L’analyse de Caroline Mécary : Entre le mariage et le pacs, il n’y a presque plus de différence en ce qui concerne les avantages fiscaux. La seule différence réside dans le régime légal des biens. Alors que le mariage est par défaut sous le régime de la communauté, le pacs est sous celui de la séparation des biens. Pour l’héritage de Luna, il faut que Julie et Pascale fassent un testament, ce qui nécessite de voir un professionnel du droit. Là encore, la démarche est coûteuse.
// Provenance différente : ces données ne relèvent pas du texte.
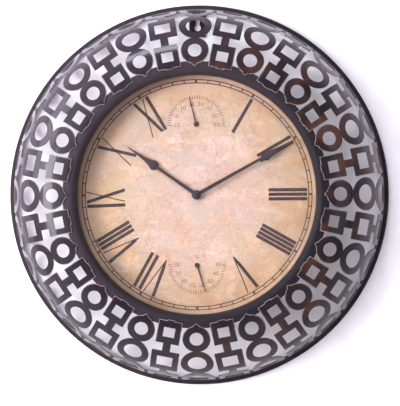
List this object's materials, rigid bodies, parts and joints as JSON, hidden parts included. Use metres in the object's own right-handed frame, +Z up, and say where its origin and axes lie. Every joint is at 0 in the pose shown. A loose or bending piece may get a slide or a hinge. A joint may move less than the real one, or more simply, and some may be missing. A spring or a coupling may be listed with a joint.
{
  "type": "open-work wall clock",
  "caption": "Round wall clock with a domed open-work rim of ring and square chains, spade hands, and a thermometer and a hygrometer in the dial.",
  "frame": {"origin": "seat of the wall screw in the keyhole slot of the hanger plate, on the wall plane", "axes": "+Z up, +Y into the wall, the dial faces -Y"},
  "size_m": [0.4572, 0.0809, 0.4572],
  "materials": {
    "rim_bronze": "dark bronze, brushed and hand-rubbed, with bare light edges",
    "hoop_black": "satin near-black",
    "hanger_black": "satin near-black",
    "bezel_black": "satin near-black",
    "pan_black": "satin black",
    "spacer_black": "matt",
    "gasket_rubber": "matt",
    "lens_glass": "clear",
    "dial_print": "mottled parchment print, matt",
    "hand_paint": "satin dark brown",
    "movement_plastic": "fine-grained",
    "brass": "turned",
    "steel": "bright",
    "cell_jacket": "shrink sleeve",
    "knob_plastic": "moulded",
    "can_aluminium": "spun",
    "coil_bimetal": "rolled strip"
  },
  "bodies": {
    "clock_frame": {"battery_contact_negative": "steel", "battery_contact_positive": "steel", "bezel_ring": "bezel_black", "bushing_nut": "brass", "bushing_washer": "gasket_rubber", "case_pan": "pan_black", "center_bushing": "brass", "circle_strip_01": "rim_bronze", "circle_strip_02": "rim_bronze", "circle_strip_03": "rim_bronze", "circle_strip_04": "rim_bronze", "circle_strip_05": "rim_bronze", "circle_strip_06": "rim_bronze", "circle_strip_07": "rim_bronze", "circle_strip_08": "rim_bronze", "circle_strip_09": "rim_bronze", "circle_strip_10": "rim_bronze", "circle_strip_11": "rim_bronze", "circle_strip_12": "rim_bronze", "circle_strip_13": "rim_bronze", "circle_strip_14": "rim_bronze", "circle_strip_15": "rim_bronze", "circle_strip_16": "rim_bronze", "dial_plate": "dial_print", "hanger_plate": "hanger_black", "hygrometer_can": "can_aluminium", "hygrometer_coil": "coil_bimetal", "lens_gasket": "gasket_rubber", "lens_glass": "lens_glass", "movement_housing": "movement_plastic", "outer_hoop": "hoop_black", "spacer_ring": "spacer_black", "square_strip_01": "rim_bronze", "square_strip_02": "rim_bronze", "square_strip_03": "rim_bronze", "square_strip_04": "rim_bronze", "square_strip_05": "rim_bronze", "square_strip_06": "rim_bronze", "square_strip_07": "rim_bronze", "square_strip_08": "rim_bronze", "square_strip_09": "rim_bronze", "square_strip_10": "rim_bronze", "square_strip_11": "rim_bronze", "square_strip_12": "rim_bronze", "square_strip_13": "rim_bronze", "square_strip_14": "rim_bronze", "square_strip_15": "rim_bronze", "square_strip_16": "rim_bronze", "thermometer_can": "can_aluminium", "thermometer_coil": "coil_bimetal"},
    "minute_arbor": {"minute_hand": "hand_paint", "minute_shaft": "steel", "hand_cap_nut": "hand_paint"},
    "hour_arbor": {"hour_hand": "hand_paint", "hour_tube": "brass"},
    "time_set": {"time_set_knob": "knob_plastic"},
    "thermometer_needle": {"thermometer_pointer": "hand_paint"},
    "hygrometer_needle": {"hygrometer_pointer": "hand_paint"},
    "cell": {"battery_cell": "cell_jacket"}
  },
  "joints": [
    {"name": "minute_turn", "type": "hinge", "parent": "clock_frame", "child": "minute_arbor", "pos_m": [0, -0.05, -0.21179], "axis": [0, 1, 0], "continuous": true},
    {"name": "hour_turn", "type": "hinge", "parent": "clock_frame", "child": "hour_arbor", "pos_m": [0, -0.05, -0.21179], "axis": [0, 1, 0], "continuous": true},
    {"name": "time_set_turn", "type": "hinge", "parent": "clock_frame", "child": "time_set", "pos_m": [0, -0.05, -0.19979], "axis": [0, 1, 0], "continuous": true},
    {"name": "thermometer_swing", "type": "hinge", "parent": "clock_frame", "child": "thermometer_needle", "pos_m": [0, -0.05, -0.12879], "axis": [0, 1, 0], "range_deg": [-90.6, 119.4], "stiffness_Nm_per_rad": 0.001},
    {"name": "hygrometer_swing", "type": "hinge", "parent": "clock_frame", "child": "hygrometer_needle", "pos_m": [0, -0.05, -0.29479], "axis": [0, 1, 0], "range_deg": [-88, 122], "stiffness_Nm_per_rad": 0.001},
    {"name": "cell_slide", "type": "slide", "parent": "clock_frame", "child": "cell", "axis": [0, 1, 0], "range_m": [0, 0.02]}
  ],
  "couplings": [
    {"joint": "hour_turn", "follows": "minute_turn", "ratio": 0.083333},
    {"joint": "time_set_turn", "follows": "minute_turn", "ratio": -0.33333}
  ]
}
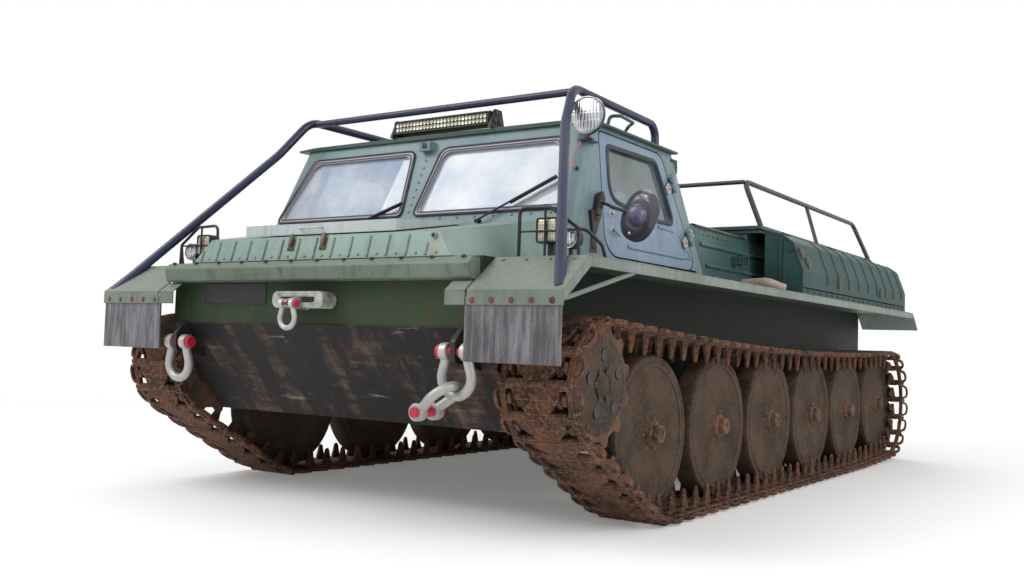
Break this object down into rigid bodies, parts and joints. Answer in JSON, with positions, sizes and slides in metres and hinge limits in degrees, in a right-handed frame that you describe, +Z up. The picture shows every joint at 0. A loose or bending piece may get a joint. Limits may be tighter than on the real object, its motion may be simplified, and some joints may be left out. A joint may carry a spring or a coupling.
{
  "type": "tracked all-terrain vehicle",
  "caption": "Light tracked carrier with a two-seat cab, an open load well, a covered rear body with side lockers, tube guards and a luggage rail.",
  "frame": {"origin": "on the ground under the middle of the overall length and width", "axes": "+Z up, the front faces -Y, the vehicle's left side is +X"},
  "size_m": [2.582, 5.365, 1.893],
  "materials": {
    "hull_paint": "worn satin",
    "nose_paint": "weathered satin",
    "lid_paint": "weathered satin",
    "cab_paint": "weathered satin",
    "door_paint": "weathered satin",
    "roof_paint": "weathered satin",
    "fender_paint": "worn satin",
    "body_paint": "weathered satin",
    "tube_paint": "satin",
    "black_metal": "satin",
    "shackle_steel": "galvanised",
    "rusty_steel": "rusty",
    "wheel_steel": "rusty",
    "arm_iron": "oily",
    "glass": "clear",
    "lamp_glass": "ribbed",
    "seal_rubber": "matte",
    "flap_rubber": "matte",
    "lead_rubber": "matte",
    "seat_vinyl": "worn",
    "dash_plastic": "matte",
    "mirror_plastic": "matte"
  },
  "bodies": {
    "hull": {"bow_fittings": "hull_paint", "brush_guard": "tube_paint", "cab_front": "cab_paint", "cab_rear": "cab_paint", "cab_roof": "roof_paint", "cab_sides": "cab_paint", "controls": "dash_plastic", "engine_block": "arm_iron", "exhaust_pipe": "rusty_steel", "fenders": "fender_paint", "floor_plates": "hull_paint", "hood": "nose_paint", "hull_tub": "hull_paint", "lamp_guards": "black_metal", "lamps": "lamp_glass", "left_track": "rusty_steel", "light_bar": "black_metal", "load_cover": "body_paint", "load_walls": "body_paint", "luggage_rail": "tube_paint", "mirror": "mirror_plastic", "mud_flaps": "flap_rubber", "rear_body": "body_paint", "right_track": "rusty_steel", "road_wheels": "wheel_steel", "searchlight": "black_metal", "searchlight_lead": "lead_rubber", "seats": "seat_vinyl", "side_boxes": "body_paint", "sprockets": "rusty_steel", "suspension_arms": "arm_iron", "tow_hook": "arm_iron", "tow_shackles": "shackle_steel", "window_glass": "glass", "window_seals": "seal_rubber", "wipers": "black_metal"},
    "left_door": {"left_door": "door_paint", "left_door_glass": "glass"},
    "right_door": {"right_door": "door_paint", "right_door_glass": "glass"},
    "hood_lid": {"hood_lid": "lid_paint"},
    "roof_hatch": {"roof_hatch": "roof_paint"},
    "tailgate": {"tailgate": "body_paint"},
    "left_box_lid": {"left_box_lid": "body_paint"},
    "right_box_lid": {"right_box_lid": "body_paint"}
  },
  "joints": [
    {"name": "left_door_hinge", "type": "hinge", "parent": "hull", "child": "left_door", "pos_m": [0.92778, -0.8026, 1.3], "axis": [-0.0826, -0.5251, 0.847], "range_deg": [0, 80]},
    {"name": "right_door_hinge", "type": "hinge", "parent": "hull", "child": "right_door", "pos_m": [-0.92778, -0.8026, 1.3], "axis": [-0.0826, 0.5251, -0.847], "range_deg": [0, 80]},
    {"name": "hood_lid_hinge", "type": "hinge", "parent": "hull", "child": "hood_lid", "pos_m": [0, -2.0175, 1.26311], "axis": [-1, 0, 0], "range_deg": [0, 80]},
    {"name": "roof_hatch_hinge", "type": "hinge", "parent": "hull", "child": "roof_hatch", "pos_m": [-0.41, -1.5996, 1.7495], "axis": [1, 0, 0], "range_deg": [0, 100]},
    {"name": "tailgate_hinge", "type": "hinge", "parent": "hull", "child": "tailgate", "pos_m": [0, 2.3469, 1.084], "axis": [-1, 0, 0], "range_deg": [0, 90]},
    {"name": "left_box_lid_hinge", "type": "hinge", "parent": "hull", "child": "left_box_lid", "pos_m": [1.038, 1.2185, 1.43818], "axis": [0, -1, 0], "range_deg": [0, 75]},
    {"name": "right_box_lid_hinge", "type": "hinge", "parent": "hull", "child": "right_box_lid", "pos_m": [-1.038, 1.2185, 1.43818], "axis": [0, 1, 0], "range_deg": [0, 75]}
  ]
}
Et Luna devra payer 60 % de droits de succession de Pascale (contre environ 15 % dans une succession normale).
L’avenir
“Pour le moment, on fait une pause”, sourient Sébastien et Jeanne. L’investissement en temps et en énergie que leur demandent leurs deux enfants est déjà “bien assez prenant. Surtout à Paris”.
Pascale et Julie sourient : “Nous, on veut au moins trois enfants.” Pascale a déjà fait trois tentatives d’insémination, qui ont toutes échoué. Mais elle ne baisse pas les bras, elle devrait retourner en Belgique dans les prochains jours pour tenter une nouvelle AMP. Au total, si elles font trois enfants, le processus aura coûté au minimum 3 000 euros.
L’analyse de Caroline Mécary : Les magistrats tendent à tenir compte de l’évolution de la société. En 2001, la Cour de cassation avait reconnu le statut de mère pour un couple lesbien, mais elle a ensuite fermé la porte. Depuis 2007, trois arrêts sont venus refuser la reconnaissance de la filiation par une autre femme.